→ REQUIREMENT: Print exactly those lines that run from the beginning of the data to the line bearing "ROCKER_TILT = 10.0", inclusive.

→ GIVEN INFORMATION:

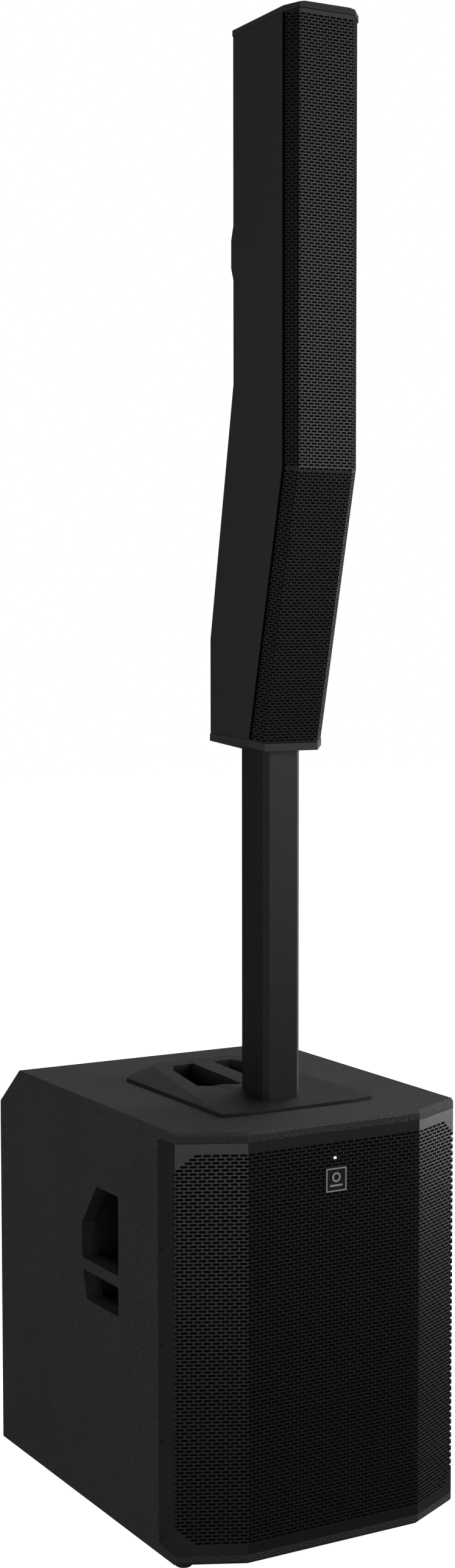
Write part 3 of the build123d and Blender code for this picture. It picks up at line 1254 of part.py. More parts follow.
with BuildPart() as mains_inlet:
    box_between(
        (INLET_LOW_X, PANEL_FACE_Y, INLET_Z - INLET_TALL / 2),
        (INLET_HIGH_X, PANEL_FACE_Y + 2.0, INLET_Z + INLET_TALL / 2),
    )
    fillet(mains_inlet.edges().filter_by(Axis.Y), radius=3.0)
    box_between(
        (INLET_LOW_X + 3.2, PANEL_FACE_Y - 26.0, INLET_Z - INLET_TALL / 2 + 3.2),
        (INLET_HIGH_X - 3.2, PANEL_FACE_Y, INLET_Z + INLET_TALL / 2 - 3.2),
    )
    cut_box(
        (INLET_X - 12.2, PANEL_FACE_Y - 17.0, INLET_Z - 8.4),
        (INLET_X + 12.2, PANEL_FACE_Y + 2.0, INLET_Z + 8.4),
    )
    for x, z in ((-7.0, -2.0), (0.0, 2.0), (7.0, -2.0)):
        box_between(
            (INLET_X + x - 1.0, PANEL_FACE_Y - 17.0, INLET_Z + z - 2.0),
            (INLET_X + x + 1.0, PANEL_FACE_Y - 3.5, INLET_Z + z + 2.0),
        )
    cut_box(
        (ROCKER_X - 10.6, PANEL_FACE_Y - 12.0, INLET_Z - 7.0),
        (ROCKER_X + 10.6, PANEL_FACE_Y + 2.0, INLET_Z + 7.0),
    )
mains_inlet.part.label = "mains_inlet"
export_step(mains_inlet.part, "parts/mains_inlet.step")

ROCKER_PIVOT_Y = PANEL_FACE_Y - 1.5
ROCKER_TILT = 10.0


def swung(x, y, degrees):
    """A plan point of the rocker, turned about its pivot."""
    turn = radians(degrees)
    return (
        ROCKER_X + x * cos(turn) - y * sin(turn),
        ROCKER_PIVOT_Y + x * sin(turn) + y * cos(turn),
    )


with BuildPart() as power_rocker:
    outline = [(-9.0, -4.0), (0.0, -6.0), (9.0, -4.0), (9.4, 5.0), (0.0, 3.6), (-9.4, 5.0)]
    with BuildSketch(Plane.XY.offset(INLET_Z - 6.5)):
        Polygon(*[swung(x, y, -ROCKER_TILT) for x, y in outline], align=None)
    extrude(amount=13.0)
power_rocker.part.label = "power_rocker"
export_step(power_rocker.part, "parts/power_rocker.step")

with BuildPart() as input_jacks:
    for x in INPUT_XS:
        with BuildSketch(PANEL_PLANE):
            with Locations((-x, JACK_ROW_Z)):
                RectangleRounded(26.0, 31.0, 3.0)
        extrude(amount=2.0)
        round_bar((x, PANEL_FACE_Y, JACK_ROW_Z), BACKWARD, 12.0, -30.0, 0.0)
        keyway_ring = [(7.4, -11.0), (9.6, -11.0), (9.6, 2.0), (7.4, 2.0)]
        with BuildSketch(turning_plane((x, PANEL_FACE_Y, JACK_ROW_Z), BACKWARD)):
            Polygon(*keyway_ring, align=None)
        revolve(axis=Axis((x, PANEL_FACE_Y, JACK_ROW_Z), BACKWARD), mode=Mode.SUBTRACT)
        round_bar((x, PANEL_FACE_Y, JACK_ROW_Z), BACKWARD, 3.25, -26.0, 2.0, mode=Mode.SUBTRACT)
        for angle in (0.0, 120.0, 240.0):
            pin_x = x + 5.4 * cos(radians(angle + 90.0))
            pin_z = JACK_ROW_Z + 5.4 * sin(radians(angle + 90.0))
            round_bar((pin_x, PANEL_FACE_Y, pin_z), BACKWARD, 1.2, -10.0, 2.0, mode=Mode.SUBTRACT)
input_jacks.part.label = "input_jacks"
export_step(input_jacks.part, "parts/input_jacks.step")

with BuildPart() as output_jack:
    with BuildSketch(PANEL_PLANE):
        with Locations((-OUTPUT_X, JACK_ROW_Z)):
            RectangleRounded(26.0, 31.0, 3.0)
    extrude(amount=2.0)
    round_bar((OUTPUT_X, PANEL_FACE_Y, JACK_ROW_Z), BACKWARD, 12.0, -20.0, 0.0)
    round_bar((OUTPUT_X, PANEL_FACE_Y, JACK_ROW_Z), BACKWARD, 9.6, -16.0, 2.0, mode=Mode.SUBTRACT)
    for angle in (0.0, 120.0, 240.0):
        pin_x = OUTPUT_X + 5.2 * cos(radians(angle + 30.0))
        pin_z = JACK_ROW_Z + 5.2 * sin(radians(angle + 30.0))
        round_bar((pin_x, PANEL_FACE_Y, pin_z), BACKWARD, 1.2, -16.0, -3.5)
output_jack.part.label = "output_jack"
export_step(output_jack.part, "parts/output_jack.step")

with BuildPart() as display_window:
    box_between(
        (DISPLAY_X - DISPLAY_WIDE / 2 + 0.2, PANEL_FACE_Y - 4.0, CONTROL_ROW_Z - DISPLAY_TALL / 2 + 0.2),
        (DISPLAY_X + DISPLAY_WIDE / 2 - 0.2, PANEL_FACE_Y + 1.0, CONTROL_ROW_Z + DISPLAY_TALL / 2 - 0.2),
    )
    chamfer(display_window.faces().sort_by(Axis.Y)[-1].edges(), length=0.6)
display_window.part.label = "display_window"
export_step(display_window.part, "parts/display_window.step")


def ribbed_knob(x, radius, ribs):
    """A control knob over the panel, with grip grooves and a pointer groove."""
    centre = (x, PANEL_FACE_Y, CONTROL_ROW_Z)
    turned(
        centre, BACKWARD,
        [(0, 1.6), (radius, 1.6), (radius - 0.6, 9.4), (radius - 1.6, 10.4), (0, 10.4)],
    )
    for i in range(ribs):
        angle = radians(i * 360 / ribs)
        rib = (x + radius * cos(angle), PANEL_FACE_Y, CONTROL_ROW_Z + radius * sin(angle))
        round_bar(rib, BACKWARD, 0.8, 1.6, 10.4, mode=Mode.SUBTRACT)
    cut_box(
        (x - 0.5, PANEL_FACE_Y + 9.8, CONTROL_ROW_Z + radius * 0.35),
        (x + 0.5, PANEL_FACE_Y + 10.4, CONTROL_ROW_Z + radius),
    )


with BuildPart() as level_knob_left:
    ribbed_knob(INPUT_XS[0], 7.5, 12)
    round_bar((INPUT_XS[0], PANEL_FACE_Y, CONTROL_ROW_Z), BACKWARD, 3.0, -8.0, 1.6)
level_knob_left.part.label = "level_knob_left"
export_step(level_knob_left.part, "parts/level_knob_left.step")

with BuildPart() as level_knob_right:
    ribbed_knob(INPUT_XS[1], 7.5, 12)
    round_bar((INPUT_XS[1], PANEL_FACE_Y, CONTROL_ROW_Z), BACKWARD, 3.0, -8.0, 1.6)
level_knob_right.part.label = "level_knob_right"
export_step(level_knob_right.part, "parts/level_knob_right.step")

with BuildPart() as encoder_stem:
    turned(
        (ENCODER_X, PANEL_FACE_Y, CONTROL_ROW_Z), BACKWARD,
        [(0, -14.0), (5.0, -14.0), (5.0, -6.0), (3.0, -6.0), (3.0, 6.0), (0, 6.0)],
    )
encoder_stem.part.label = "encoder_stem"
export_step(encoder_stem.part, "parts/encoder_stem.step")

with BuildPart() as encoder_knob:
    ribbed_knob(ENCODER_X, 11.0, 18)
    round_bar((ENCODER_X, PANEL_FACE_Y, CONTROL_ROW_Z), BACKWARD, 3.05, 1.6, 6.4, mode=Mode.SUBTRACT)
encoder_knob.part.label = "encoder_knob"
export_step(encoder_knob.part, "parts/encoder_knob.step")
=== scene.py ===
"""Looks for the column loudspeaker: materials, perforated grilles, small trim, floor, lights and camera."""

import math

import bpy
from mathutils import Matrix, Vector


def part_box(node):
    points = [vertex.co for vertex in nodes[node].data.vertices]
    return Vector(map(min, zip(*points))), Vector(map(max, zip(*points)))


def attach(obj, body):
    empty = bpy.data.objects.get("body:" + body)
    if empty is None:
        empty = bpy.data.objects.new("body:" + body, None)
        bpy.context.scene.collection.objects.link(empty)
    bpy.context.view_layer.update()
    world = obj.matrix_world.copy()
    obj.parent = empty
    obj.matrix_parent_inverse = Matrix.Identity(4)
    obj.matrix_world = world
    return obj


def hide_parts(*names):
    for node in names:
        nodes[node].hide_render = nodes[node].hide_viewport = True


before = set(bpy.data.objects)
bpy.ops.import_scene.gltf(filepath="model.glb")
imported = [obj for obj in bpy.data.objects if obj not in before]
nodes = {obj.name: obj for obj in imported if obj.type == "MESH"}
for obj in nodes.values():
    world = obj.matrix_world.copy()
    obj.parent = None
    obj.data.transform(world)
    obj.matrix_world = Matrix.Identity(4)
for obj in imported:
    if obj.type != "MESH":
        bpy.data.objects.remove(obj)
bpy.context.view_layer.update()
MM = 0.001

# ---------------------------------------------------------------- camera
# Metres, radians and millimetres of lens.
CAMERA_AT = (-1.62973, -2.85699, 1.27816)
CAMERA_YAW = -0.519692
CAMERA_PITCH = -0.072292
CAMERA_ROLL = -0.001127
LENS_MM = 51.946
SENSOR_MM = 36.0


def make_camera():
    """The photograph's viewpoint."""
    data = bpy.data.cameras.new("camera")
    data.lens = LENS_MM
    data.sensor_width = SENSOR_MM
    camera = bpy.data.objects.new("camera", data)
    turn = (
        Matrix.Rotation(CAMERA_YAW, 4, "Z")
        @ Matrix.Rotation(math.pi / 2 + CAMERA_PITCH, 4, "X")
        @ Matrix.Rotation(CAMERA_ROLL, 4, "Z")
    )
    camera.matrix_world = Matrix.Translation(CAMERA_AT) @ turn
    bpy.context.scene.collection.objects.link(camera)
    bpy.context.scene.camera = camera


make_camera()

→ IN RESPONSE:
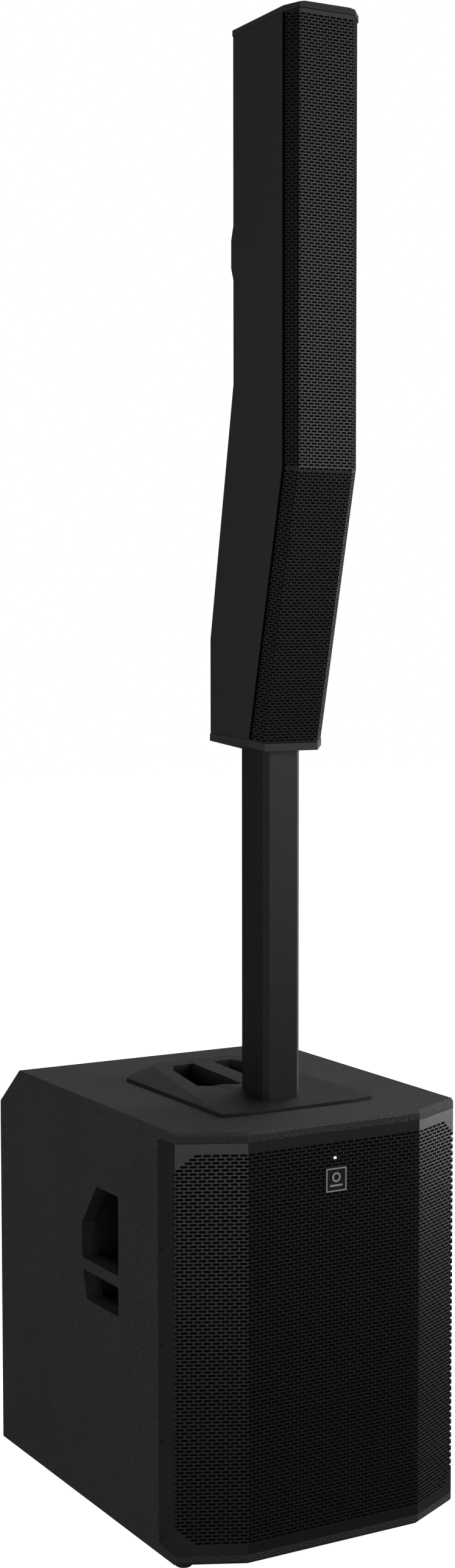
Write part 3 of the build123d and Blender code for this picture. It picks up at line 1254 of part.py. More parts follow.
with BuildPart() as mains_inlet:
    box_between(
        (INLET_LOW_X, PANEL_FACE_Y, INLET_Z - INLET_TALL / 2),
        (INLET_HIGH_X, PANEL_FACE_Y + 2.0, INLET_Z + INLET_TALL / 2),
    )
    fillet(mains_inlet.edges().filter_by(Axis.Y), radius=3.0)
    box_between(
        (INLET_LOW_X + 3.2, PANEL_FACE_Y - 26.0, INLET_Z - INLET_TALL / 2 + 3.2),
        (INLET_HIGH_X - 3.2, PANEL_FACE_Y, INLET_Z + INLET_TALL / 2 - 3.2),
    )
    cut_box(
        (INLET_X - 12.2, PANEL_FACE_Y - 17.0, INLET_Z - 8.4),
        (INLET_X + 12.2, PANEL_FACE_Y + 2.0, INLET_Z + 8.4),
    )
    for x, z in ((-7.0, -2.0), (0.0, 2.0), (7.0, -2.0)):
        box_between(
            (INLET_X + x - 1.0, PANEL_FACE_Y - 17.0, INLET_Z + z - 2.0),
            (INLET_X + x + 1.0, PANEL_FACE_Y - 3.5, INLET_Z + z + 2.0),
        )
    cut_box(
        (ROCKER_X - 10.6, PANEL_FACE_Y - 12.0, INLET_Z - 7.0),
        (ROCKER_X + 10.6, PANEL_FACE_Y + 2.0, INLET_Z + 7.0),
    )
mains_inlet.part.label = "mains_inlet"
export_step(mains_inlet.part, "parts/mains_inlet.step")

ROCKER_PIVOT_Y = PANEL_FACE_Y - 1.5
ROCKER_TILT = 10.0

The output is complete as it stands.